The Los Angeles Times’ Chad Terhune reports that Covered California, which Obamacare proponents have held up as a rare example of a functioning state health care exchange, provides names, addresses, phone numbers and email addresses of customers who did not ask to be contacted.
“[Y]our contact information was provided to me by Covered California since your application is not yet finalized, however, you have been determined as eligible by Covered California,” an email sent to one outraged Californian began.
Covered California Executive Director Peter Lee told the paper that the unwanted contacts were necessary because the exchange, which claims to have signed up 80,000 people in insurance plans and qualified another 140,000 for Medicaid, is falling behind in its enrollment goals.
“I can imagine some people may be upset,” Lee offered.

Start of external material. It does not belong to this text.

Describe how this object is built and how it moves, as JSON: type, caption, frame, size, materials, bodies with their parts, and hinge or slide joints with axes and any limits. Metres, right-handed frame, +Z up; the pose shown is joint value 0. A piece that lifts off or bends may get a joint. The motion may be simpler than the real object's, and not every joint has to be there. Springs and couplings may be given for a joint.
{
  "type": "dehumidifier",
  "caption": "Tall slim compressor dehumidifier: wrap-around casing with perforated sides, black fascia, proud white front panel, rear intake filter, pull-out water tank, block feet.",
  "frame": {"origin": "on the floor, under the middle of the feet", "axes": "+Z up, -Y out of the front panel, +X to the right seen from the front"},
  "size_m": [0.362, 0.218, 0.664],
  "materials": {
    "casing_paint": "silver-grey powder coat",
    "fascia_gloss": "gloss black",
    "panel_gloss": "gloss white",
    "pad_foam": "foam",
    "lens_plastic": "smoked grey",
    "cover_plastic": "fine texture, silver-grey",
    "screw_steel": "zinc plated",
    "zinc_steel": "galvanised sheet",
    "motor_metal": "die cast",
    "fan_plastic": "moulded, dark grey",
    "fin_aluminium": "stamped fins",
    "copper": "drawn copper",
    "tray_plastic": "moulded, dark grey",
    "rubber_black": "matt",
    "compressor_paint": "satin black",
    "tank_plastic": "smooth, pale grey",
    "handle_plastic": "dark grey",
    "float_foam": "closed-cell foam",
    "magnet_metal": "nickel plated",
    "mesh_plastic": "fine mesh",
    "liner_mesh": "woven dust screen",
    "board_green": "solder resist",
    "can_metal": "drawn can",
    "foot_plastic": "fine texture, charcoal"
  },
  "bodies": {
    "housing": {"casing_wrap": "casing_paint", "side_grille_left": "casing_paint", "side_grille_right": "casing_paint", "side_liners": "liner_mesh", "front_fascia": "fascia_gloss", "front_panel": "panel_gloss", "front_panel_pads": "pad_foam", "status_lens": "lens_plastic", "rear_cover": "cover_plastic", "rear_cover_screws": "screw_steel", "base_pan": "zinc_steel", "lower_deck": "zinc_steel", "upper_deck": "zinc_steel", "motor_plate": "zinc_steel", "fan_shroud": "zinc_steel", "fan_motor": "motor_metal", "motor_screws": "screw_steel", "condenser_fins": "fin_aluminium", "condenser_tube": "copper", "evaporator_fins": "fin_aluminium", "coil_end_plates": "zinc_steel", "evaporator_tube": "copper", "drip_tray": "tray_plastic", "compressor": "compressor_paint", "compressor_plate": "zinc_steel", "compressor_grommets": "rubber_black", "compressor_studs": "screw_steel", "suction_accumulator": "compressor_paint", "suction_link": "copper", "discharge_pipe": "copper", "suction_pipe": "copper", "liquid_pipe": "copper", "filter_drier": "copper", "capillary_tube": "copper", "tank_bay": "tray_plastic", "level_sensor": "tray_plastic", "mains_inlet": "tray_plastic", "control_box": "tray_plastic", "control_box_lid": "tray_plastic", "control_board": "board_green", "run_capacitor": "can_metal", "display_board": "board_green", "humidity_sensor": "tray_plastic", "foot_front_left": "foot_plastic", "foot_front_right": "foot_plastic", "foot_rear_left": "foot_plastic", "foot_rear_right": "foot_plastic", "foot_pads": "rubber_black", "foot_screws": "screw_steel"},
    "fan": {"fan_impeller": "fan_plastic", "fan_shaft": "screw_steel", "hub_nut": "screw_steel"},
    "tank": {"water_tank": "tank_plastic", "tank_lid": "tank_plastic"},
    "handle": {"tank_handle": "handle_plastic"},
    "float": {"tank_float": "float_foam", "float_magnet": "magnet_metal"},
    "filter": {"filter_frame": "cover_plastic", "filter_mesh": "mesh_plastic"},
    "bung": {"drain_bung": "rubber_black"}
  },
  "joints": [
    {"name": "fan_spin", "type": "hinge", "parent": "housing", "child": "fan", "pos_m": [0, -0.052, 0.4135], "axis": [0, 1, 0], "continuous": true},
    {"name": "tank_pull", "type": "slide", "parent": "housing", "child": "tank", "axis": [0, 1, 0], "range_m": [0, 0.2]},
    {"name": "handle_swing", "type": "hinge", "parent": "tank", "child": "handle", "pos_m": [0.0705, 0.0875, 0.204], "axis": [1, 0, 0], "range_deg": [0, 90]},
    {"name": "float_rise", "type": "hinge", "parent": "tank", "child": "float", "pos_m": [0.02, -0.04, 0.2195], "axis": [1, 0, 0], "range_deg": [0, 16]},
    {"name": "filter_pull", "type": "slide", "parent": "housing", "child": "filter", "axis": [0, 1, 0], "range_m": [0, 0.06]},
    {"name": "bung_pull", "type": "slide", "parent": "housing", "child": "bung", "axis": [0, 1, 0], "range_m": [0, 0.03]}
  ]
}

The Golden State maintains a network of 7,700 technically private insurance agents to promote its health care exchange. The Times contacted agents who expressed outrage or conceded that the calls could be irksome to customers. The president of the California Association of Health Underwriters told the paper he was “shocked and dumbfounded” by the news and had assumed the customers on the call list requested contact.
“For a government agency to release this information to an outside person is a major issue,” a Ventura County tech consultant, who recieved an unwanted outreach, told the paper.
Both the federal government and the states, with California usually leading the way, closely monitor private companies’ policies around contacting prospective customers. Companies that do not enjoy close connections with powerful government agencies are under pressure to provide straightforward terms of service agreements, while telemarketers are required to maintain “do not call” lists and other assurances against harassment.
Lee told the Times Covered California does not share sensitive information such as Social Security numbers and maintained that the practice is legal.
Covered California’s media office did not reply to a request for comment from The Daily Caller. A call to the exchange’s main line went to a hold recording pleading high call volume.